**OBJECTIVE:** Give the material again in full, matching it exactly.

[PROVIDED DATA start]

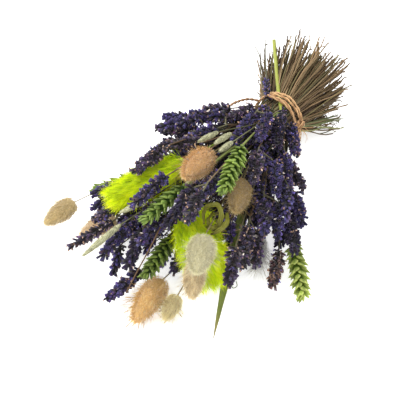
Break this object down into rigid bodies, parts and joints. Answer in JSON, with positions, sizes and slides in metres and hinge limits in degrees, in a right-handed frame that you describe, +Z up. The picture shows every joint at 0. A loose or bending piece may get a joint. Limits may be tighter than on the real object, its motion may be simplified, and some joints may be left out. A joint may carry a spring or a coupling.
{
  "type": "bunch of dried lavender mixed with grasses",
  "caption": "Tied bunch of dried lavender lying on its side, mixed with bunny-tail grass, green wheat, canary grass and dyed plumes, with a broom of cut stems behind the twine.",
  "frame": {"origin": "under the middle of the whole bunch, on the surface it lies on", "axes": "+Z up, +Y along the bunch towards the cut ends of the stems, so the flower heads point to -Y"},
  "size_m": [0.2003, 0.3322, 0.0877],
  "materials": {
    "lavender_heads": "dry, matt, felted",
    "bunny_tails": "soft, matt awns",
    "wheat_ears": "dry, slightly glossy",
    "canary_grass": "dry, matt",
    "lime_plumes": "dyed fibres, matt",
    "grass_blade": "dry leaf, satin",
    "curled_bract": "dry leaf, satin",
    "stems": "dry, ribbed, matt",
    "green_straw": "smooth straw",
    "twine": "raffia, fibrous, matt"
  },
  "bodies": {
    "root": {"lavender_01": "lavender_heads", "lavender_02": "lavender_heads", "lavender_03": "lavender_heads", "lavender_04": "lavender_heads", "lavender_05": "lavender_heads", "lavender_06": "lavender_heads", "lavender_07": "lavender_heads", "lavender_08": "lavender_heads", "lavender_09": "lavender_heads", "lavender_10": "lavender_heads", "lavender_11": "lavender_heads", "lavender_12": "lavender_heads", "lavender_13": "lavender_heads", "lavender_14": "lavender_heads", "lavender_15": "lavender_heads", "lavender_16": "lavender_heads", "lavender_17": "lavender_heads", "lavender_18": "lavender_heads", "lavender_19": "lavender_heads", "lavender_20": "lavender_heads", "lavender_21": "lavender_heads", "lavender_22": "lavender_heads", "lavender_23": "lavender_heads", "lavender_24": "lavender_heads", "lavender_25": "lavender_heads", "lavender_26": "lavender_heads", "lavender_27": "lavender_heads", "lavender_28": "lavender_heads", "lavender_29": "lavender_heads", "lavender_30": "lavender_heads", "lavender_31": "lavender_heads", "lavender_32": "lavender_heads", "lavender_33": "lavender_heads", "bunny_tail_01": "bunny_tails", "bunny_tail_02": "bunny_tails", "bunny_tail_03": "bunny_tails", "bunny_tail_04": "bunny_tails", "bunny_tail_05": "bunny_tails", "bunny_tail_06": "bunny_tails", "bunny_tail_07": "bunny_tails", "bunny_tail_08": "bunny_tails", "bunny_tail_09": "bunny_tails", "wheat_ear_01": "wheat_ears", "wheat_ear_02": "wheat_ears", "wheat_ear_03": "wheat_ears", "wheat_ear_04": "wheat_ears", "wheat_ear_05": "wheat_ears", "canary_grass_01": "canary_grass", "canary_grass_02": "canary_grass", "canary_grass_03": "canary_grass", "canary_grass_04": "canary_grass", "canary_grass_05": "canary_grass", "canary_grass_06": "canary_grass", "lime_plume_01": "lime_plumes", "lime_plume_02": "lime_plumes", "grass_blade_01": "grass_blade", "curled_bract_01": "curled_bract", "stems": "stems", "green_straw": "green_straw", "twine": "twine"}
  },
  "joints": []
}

[PROVIDED DATA end]

**RIGHT ANSWER:**
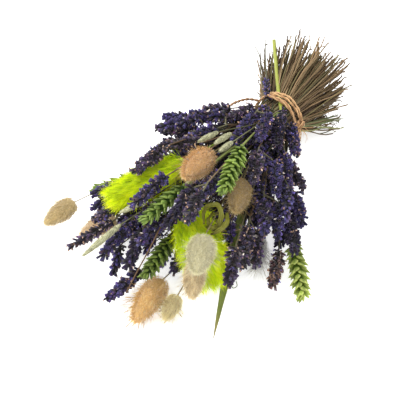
Break this object down into rigid bodies, parts and joints. Answer in JSON, with positions, sizes and slides in metres and hinge limits in degrees, in a right-handed frame that you describe, +Z up. The picture shows every joint at 0. A loose or bending piece may get a joint. Limits may be tighter than on the real object, its motion may be simplified, and some joints may be left out. A joint may carry a spring or a coupling.
{
  "type": "bunch of dried lavender mixed with grasses",
  "caption": "Tied bunch of dried lavender lying on its side, mixed with bunny-tail grass, green wheat, canary grass and dyed plumes, with a broom of cut stems behind the twine.",
  "frame": {"origin": "under the middle of the whole bunch, on the surface it lies on", "axes": "+Z up, +Y along the bunch towards the cut ends of the stems, so the flower heads point to -Y"},
  "size_m": [0.2003, 0.3322, 0.0877],
  "materials": {
    "lavender_heads": "dry, matt, felted",
    "bunny_tails": "soft, matt awns",
    "wheat_ears": "dry, slightly glossy",
    "canary_grass": "dry, matt",
    "lime_plumes": "dyed fibres, matt",
    "grass_blade": "dry leaf, satin",
    "curled_bract": "dry leaf, satin",
    "stems": "dry, ribbed, matt",
    "green_straw": "smooth straw",
    "twine": "raffia, fibrous, matt"
  },
  "bodies": {
    "root": {"lavender_01": "lavender_heads", "lavender_02": "lavender_heads", "lavender_03": "lavender_heads", "lavender_04": "lavender_heads", "lavender_05": "lavender_heads", "lavender_06": "lavender_heads", "lavender_07": "lavender_heads", "lavender_08": "lavender_heads", "lavender_09": "lavender_heads", "lavender_10": "lavender_heads", "lavender_11": "lavender_heads", "lavender_12": "lavender_heads", "lavender_13": "lavender_heads", "lavender_14": "lavender_heads", "lavender_15": "lavender_heads", "lavender_16": "lavender_heads", "lavender_17": "lavender_heads", "lavender_18": "lavender_heads", "lavender_19": "lavender_heads", "lavender_20": "lavender_heads", "lavender_21": "lavender_heads", "lavender_22": "lavender_heads", "lavender_23": "lavender_heads", "lavender_24": "lavender_heads", "lavender_25": "lavender_heads", "lavender_26": "lavender_heads", "lavender_27": "lavender_heads", "lavender_28": "lavender_heads", "lavender_29": "lavender_heads", "lavender_30": "lavender_heads", "lavender_31": "lavender_heads", "lavender_32": "lavender_heads", "lavender_33": "lavender_heads", "bunny_tail_01": "bunny_tails", "bunny_tail_02": "bunny_tails", "bunny_tail_03": "bunny_tails", "bunny_tail_04": "bunny_tails", "bunny_tail_05": "bunny_tails", "bunny_tail_06": "bunny_tails", "bunny_tail_07": "bunny_tails", "bunny_tail_08": "bunny_tails", "bunny_tail_09": "bunny_tails", "wheat_ear_01": "wheat_ears", "wheat_ear_02": "wheat_ears", "wheat_ear_03": "wheat_ears", "wheat_ear_04": "wheat_ears", "wheat_ear_05": "wheat_ears", "canary_grass_01": "canary_grass", "canary_grass_02": "canary_grass", "canary_grass_03": "canary_grass", "canary_grass_04": "canary_grass", "canary_grass_05": "canary_grass", "canary_grass_06": "canary_grass", "lime_plume_01": "lime_plumes", "lime_plume_02": "lime_plumes", "grass_blade_01": "grass_blade", "curled_bract_01": "curled_bract", "stems": "stems", "green_straw": "green_straw", "twine": "twine"}
  },
  "joints": []
}